AVAILABLE DATA:
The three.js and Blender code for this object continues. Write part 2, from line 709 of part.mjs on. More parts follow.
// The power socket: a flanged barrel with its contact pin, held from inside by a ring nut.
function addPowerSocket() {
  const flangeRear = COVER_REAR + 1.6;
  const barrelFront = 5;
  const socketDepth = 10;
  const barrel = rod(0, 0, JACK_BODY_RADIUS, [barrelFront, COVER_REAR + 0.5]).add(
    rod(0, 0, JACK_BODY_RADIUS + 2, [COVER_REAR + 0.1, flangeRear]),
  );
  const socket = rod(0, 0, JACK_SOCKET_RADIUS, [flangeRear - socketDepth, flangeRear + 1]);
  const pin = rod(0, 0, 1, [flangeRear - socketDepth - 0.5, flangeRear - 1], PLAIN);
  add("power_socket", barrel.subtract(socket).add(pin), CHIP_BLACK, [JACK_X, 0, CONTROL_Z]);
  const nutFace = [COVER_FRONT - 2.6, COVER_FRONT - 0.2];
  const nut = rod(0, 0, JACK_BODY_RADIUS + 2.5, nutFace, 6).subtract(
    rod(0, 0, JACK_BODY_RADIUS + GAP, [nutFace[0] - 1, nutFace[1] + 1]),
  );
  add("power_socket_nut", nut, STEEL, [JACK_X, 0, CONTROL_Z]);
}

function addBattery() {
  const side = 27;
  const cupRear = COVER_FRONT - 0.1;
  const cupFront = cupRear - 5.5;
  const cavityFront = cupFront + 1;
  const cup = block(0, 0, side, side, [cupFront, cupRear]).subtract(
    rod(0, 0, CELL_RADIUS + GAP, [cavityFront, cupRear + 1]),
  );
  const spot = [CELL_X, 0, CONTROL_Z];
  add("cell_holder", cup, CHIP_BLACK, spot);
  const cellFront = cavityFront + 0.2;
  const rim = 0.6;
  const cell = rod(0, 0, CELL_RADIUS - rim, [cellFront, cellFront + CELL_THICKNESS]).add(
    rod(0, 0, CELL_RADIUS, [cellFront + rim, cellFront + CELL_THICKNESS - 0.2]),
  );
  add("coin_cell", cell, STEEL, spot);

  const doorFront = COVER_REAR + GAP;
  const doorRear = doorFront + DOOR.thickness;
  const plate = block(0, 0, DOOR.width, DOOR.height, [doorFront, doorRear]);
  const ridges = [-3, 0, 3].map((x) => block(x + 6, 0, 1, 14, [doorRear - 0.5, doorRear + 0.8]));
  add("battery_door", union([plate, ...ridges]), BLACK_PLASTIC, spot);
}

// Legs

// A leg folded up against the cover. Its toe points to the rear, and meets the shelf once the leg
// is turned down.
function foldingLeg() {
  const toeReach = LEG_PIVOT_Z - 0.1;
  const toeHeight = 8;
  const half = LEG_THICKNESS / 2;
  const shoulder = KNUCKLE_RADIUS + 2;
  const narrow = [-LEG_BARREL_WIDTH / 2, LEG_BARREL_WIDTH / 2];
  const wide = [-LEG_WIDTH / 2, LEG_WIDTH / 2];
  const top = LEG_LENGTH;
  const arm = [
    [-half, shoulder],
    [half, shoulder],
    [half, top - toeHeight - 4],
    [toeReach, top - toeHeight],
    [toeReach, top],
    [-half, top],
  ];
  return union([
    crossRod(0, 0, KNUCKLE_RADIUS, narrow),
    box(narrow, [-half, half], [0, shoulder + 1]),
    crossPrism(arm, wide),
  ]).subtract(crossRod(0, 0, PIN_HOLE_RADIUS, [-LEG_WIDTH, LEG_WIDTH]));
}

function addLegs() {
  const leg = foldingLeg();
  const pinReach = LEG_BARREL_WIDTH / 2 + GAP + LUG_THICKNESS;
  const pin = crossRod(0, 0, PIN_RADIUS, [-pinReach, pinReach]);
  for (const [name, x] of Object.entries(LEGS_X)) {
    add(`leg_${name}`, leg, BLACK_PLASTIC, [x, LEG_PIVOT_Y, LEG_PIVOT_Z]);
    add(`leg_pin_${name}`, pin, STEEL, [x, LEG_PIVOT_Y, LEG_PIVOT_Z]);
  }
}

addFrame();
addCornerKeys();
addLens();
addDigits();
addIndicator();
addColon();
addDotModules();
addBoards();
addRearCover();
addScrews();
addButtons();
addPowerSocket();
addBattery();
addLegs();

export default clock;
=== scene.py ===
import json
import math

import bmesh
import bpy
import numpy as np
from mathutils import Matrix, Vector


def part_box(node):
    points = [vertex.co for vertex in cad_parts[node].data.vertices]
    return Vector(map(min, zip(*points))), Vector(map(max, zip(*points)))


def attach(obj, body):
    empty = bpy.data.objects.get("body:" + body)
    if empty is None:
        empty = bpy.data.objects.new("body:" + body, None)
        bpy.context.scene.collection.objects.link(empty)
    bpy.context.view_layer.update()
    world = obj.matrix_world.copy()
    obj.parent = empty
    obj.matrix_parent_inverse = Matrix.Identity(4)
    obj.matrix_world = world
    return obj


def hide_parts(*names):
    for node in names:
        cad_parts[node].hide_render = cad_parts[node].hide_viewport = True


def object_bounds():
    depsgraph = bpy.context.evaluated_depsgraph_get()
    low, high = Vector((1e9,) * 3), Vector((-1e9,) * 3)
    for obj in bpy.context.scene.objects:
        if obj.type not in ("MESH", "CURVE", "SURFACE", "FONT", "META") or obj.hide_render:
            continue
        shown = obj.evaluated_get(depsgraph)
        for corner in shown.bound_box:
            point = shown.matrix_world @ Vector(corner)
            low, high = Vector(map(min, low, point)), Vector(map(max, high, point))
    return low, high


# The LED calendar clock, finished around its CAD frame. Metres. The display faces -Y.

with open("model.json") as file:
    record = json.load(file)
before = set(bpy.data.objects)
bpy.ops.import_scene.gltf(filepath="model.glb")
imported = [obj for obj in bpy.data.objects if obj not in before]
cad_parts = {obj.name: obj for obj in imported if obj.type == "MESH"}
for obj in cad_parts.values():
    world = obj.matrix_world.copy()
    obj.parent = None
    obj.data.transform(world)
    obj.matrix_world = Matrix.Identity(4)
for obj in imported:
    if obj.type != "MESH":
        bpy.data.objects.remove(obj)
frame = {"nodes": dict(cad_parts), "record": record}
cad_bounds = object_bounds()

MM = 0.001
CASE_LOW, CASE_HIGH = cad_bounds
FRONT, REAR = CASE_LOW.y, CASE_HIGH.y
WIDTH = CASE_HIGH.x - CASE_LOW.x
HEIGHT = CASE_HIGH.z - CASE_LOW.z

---

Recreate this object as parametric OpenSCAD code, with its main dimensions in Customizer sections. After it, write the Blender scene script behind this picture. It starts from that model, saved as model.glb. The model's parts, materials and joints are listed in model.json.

WHAT IS NEEDED: Print exactly the lines above from the one with "addFrame();" to the one with "obj.parent = None", including both.

WRITTEN SOLUTION:
addFrame();
addCornerKeys();
addLens();
addDigits();
addIndicator();
addColon();
addDotModules();
addBoards();
addRearCover();
addScrews();
addButtons();
addPowerSocket();
addBattery();
addLegs();

export default clock;
=== scene.py ===
import json
import math

import bmesh
import bpy
import numpy as np
from mathutils import Matrix, Vector


def part_box(node):
    points = [vertex.co for vertex in cad_parts[node].data.vertices]
    return Vector(map(min, zip(*points))), Vector(map(max, zip(*points)))


def attach(obj, body):
    empty = bpy.data.objects.get("body:" + body)
    if empty is None:
        empty = bpy.data.objects.new("body:" + body, None)
        bpy.context.scene.collection.objects.link(empty)
    bpy.context.view_layer.update()
    world = obj.matrix_world.copy()
    obj.parent = empty
    obj.matrix_parent_inverse = Matrix.Identity(4)
    obj.matrix_world = world
    return obj


def hide_parts(*names):
    for node in names:
        cad_parts[node].hide_render = cad_parts[node].hide_viewport = True


def object_bounds():
    depsgraph = bpy.context.evaluated_depsgraph_get()
    low, high = Vector((1e9,) * 3), Vector((-1e9,) * 3)
    for obj in bpy.context.scene.objects:
        if obj.type not in ("MESH", "CURVE", "SURFACE", "FONT", "META") or obj.hide_render:
            continue
        shown = obj.evaluated_get(depsgraph)
        for corner in shown.bound_box:
            point = shown.matrix_world @ Vector(corner)
            low, high = Vector(map(min, low, point)), Vector(map(max, high, point))
    return low, high


# The LED calendar clock, finished around its CAD frame. Metres. The display faces -Y.

with open("model.json") as file:
    record = json.load(file)
before = set(bpy.data.objects)
bpy.ops.import_scene.gltf(filepath="model.glb")
imported = [obj for obj in bpy.data.objects if obj not in before]
cad_parts = {obj.name: obj for obj in imported if obj.type == "MESH"}
for obj in cad_parts.values():
    world = obj.matrix_world.copy()
    obj.parent = None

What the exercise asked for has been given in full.